Now there are certain criteria that needs to be met before an entity would be allowed to validate on that one.
It will be a different and separate discussion.
So there are also some added allowed flexibility as to the frequency of defined performance of activities.
So based on targeted risk analysis, so these activities like types and frequency of inspections of point of interaction devices, as well as the analysis for the systems that are not commonly at risk of malware.
So they can define when they will need to do that one.
So quickly in about 30 seconds, what is the timeline for people moving over to the new standard?
Does everyone have to do it overnight? Of course not.
So there is the 3.2.1, which is the current existing one is still valid until March, 2024.

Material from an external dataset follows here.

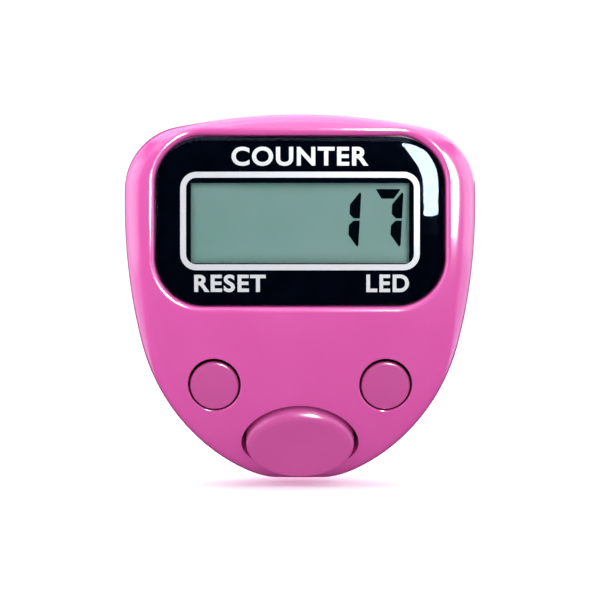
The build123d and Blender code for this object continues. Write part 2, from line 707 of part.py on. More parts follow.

So entities can either choose to be validated with the 3.2.1 or 4 .0 until March, 2024.
After that one, PCI DSS 4 is the only standard which entities can be validated against.
So, but there are also... There is still plenty of time. There is still plenty of time.
People aren't going to need to do it overnight. I'm afraid we are out of time.
I think we should have a sequel because we have so much to talk about.
Thank you so much everyone for watching. That has been the security validations team talking about security compliance and standards.